Written exercise
Every line in the listing below from the one with "on the ground." through the one with "if empty is" is to be reproduced exactly, both ends included; leave out the rest.

Data block
--- start ---

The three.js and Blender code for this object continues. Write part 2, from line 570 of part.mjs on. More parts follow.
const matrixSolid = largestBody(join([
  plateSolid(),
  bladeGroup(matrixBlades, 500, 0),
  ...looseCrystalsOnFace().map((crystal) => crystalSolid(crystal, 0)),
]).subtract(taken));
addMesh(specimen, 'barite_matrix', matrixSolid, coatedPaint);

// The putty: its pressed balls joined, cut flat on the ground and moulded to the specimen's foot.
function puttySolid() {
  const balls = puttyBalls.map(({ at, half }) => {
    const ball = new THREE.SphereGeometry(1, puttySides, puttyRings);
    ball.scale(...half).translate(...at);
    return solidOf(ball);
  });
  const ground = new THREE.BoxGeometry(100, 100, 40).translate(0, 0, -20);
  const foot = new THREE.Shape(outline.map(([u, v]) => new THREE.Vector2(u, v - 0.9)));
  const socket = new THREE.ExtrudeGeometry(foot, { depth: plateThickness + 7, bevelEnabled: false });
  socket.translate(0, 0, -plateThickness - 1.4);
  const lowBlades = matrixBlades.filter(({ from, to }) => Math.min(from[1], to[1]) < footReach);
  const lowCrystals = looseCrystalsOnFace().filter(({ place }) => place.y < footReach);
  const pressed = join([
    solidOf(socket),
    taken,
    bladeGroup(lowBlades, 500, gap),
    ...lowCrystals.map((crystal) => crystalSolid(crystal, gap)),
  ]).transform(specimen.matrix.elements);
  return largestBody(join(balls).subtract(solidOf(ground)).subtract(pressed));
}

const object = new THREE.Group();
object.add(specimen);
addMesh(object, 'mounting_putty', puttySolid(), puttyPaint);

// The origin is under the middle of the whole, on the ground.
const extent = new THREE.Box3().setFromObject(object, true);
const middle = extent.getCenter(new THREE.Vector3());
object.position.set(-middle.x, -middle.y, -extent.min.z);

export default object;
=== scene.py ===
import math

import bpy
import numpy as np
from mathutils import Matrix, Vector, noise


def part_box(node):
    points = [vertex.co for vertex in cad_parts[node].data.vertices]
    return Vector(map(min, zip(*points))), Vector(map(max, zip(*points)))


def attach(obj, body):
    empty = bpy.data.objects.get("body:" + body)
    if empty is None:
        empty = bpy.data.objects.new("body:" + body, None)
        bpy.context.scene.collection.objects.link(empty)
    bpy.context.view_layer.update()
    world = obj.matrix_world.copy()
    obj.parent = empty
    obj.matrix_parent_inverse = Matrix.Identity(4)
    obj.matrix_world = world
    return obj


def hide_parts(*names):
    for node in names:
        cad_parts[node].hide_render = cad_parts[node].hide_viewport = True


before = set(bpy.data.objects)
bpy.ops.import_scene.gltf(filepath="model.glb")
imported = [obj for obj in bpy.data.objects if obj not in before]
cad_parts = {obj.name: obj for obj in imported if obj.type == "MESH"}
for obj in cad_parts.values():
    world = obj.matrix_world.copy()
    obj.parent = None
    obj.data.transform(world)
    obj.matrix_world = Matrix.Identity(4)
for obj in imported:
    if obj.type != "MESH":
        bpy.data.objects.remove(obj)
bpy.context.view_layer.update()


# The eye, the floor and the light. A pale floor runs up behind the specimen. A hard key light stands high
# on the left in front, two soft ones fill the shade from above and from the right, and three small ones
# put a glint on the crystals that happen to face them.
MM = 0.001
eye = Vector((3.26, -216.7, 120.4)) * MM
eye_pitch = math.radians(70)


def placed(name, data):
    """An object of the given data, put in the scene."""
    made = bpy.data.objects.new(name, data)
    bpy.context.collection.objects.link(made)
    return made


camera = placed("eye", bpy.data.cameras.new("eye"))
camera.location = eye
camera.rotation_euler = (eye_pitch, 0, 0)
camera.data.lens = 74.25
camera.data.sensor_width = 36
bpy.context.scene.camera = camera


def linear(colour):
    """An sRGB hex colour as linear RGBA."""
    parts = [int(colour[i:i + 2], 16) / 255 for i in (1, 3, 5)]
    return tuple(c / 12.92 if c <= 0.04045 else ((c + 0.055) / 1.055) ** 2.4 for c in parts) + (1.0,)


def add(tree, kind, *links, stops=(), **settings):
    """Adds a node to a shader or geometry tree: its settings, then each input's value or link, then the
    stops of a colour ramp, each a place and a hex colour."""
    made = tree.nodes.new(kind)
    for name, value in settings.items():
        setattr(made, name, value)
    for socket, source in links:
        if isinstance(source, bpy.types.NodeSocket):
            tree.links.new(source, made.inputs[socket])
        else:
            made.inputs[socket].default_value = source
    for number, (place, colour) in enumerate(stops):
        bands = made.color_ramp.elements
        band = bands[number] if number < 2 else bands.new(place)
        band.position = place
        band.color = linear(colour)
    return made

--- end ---

Worked answer
// The origin is under the middle of the whole, on the ground.
const extent = new THREE.Box3().setFromObject(object, true);
const middle = extent.getCenter(new THREE.Vector3());
object.position.set(-middle.x, -middle.y, -extent.min.z);

export default object;
=== scene.py ===
import math

import bpy
import numpy as np
from mathutils import Matrix, Vector, noise


def part_box(node):
    points = [vertex.co for vertex in cad_parts[node].data.vertices]
    return Vector(map(min, zip(*points))), Vector(map(max, zip(*points)))


def attach(obj, body):
    empty = bpy.data.objects.get("body:" + body)
    if empty is None:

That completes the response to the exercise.